OLDWICK, N.J.--(BUSINESS WIRE)--In this episode of AMBestTV Jason Hopper, associate director, AM Best, said U.S. insurers for a fourth straight year reduced their hedge-fund investments, to $12 billion in 2019 from $25 billion in 2015. Click on http://www.ambest.com/v.asp?v=ambhedgefunds520 to view the entire program.
Hopper addressed why the industry has reduce its hedge fund holdings.
“Over the years, hedge funds have become a little less attractive compared with some other investments, given the returns,” said Hopper. “Returns haven’t been favorable enough to meet the high fees, as well as the regulatory capital stream imposed by capital charges. … Not only is book adjusted carrying value declining, but the number of holdings have declined as well.”

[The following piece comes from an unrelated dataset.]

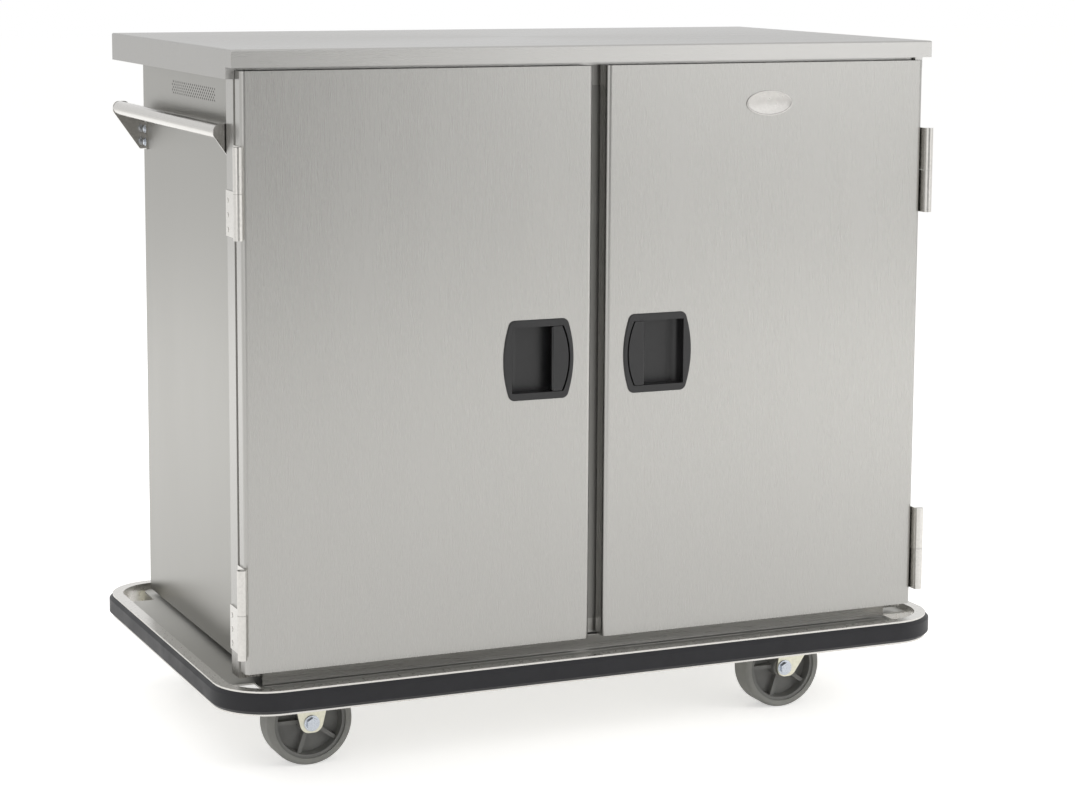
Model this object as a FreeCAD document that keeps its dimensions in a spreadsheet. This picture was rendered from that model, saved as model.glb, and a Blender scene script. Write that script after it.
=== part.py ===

Hopper also highlighted where companies are reallocating the funds that previously had been placed into hedge funds.
“I do not want to necessarily say that money previously going to hedge funds is now distinctly going to some other investment asset class. I do not think that is necessarily the case, but hedge funds are an alternative type investment.”
With the COVID-19-driven market disruptions, Hopper spoke about what AM Best expects on hedge fund investments.
“It is what meets the needs of specific insurers on a case by case basis, whether they have the investment expertise to continue to branch out. … I imagine many companies are looking at their total investment portfolios and trying to figure out a way to navigate through this current environment.”